1915 Police Court
Today at the Borough Police Court, before the Mayor (Mr CC Graham) Alderman JW Rowntree, Mr AJ Tugwell, Mr George Rowntree, and Mr J Sinfield, a case against a licence holder with respect to the new regulations was dealt with.
Eliza Jane Hansom, of the Sun Inn, Dean Road, was summoned that being the holder of the licence of the Sun Inn she failed to comply with an order of January 8th, 1915, made by the competent military authority under the Defence of the Realm Regulations, 1915, by failing to close her premises for the sale of intoxicating liquor at 9pm on March 1st.
Mr C Royle appeared for the defendant, who pleaded guilty to a technical offence.

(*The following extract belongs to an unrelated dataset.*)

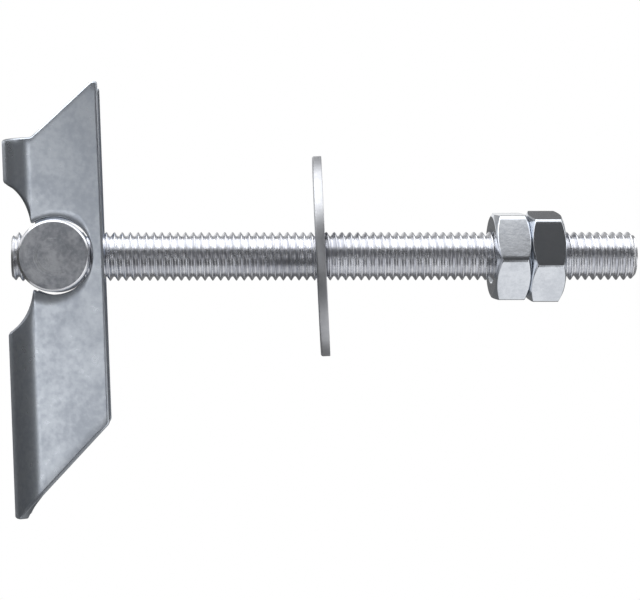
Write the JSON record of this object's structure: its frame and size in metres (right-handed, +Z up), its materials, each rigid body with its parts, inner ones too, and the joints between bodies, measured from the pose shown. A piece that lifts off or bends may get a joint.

The Chief Constable said the order was made by Col. Essen, the competent military authority. At 9.10pm on March 1st, PC Taylor saw a man enter the Sun Inn and followed him. He found the man had been served with a bottle of beer.
PC Taylor said he noticed a man hurrying across Dean Road, from the Workhouse side, and go into the Sun Inn. He followed and met the man coming out of the inn with a bottle of beer.
He drew Mrs Hansom’s attention to the fact that it was 9.07pm by his watch, and she said: “There is nothing wrong, is there?” He replied that he would have to report the matter. By comparison with the Chief Constable’s watch. Inspector Carter’s watch and the police station clock, he later found that his watch was three minutes slow.
By Mr Royle: The landlady said if she had seen the time she would have taken the bottle of beer from the man. His watch was three minutes slow, but those with which he compared it were all correct. He did not see the clock in the bar at the time when he saw the man come out.
John William Wood stated he was returning home with a lady on the evening in question. He slipped across the road to the Sun Inn and paid 4½d for a bottle of beer. This occupied about half a minute. He was stopped by PC Taylor in the doorway.
Inspector Carter said the first time he saw PC Taylor after 9pm on March 1st was at 9.20pm at the Police Office. He went with Taylor to the Sun Inn, where the clock read 9.30pm, Taylor’s watch being then at 9.27pm.
By Mr Royle: Mrs Hansom said she had never looked at the clock. She had always tried to carry out the law as far as she knew.
George Fred Vasey, Sergeant-Major, proved the order.
Harry Hill, 25, James Street, barman, said he served the man with beer. As he went out PC Taylor stopped him, calling out some remark as he did so. It was then four minutes past nine, and witness was just going to turn out the lights.
Defendant, in the box, said she had held the licence for four years, previous to which her husband had held it for five years. She said she had called “Time” but her barman was rather deaf and did not hear.
She was in the bar at the time. The man must have slipped in and out before she could turn round. She went and asked PC Taylor if there was anything wrong, but he simply said, “I shall report this Mrs Hansom.”
By the Chief Constable: When Inspector Carter came he explained what had happened and compared the time of Taylor’s watch and her clock. Taylor said his watch was correct.
Mr Royle said there was diversity of opinion as to the time. No one but the barman saw the bar clock at the time of the incident. He submitted that it was a technical offence.
The Mayor, after the magistrates had retired, and returned, said that he found the defendant guilty. Although it might be considered that the cause was carelessness it was carelessness in a very important matter.
It was absolutely necessary that licensees should realise the responsibility of carrying out those orders with the utmost punctuality and exactness.
The magistrates would deal as leniently as they could. The penalty for this case would be a fine of £1 1s including costs.
The magistrates hoped this case would be a warning to others in the town to see that the orders carried out implicitly,” concluded his Worship.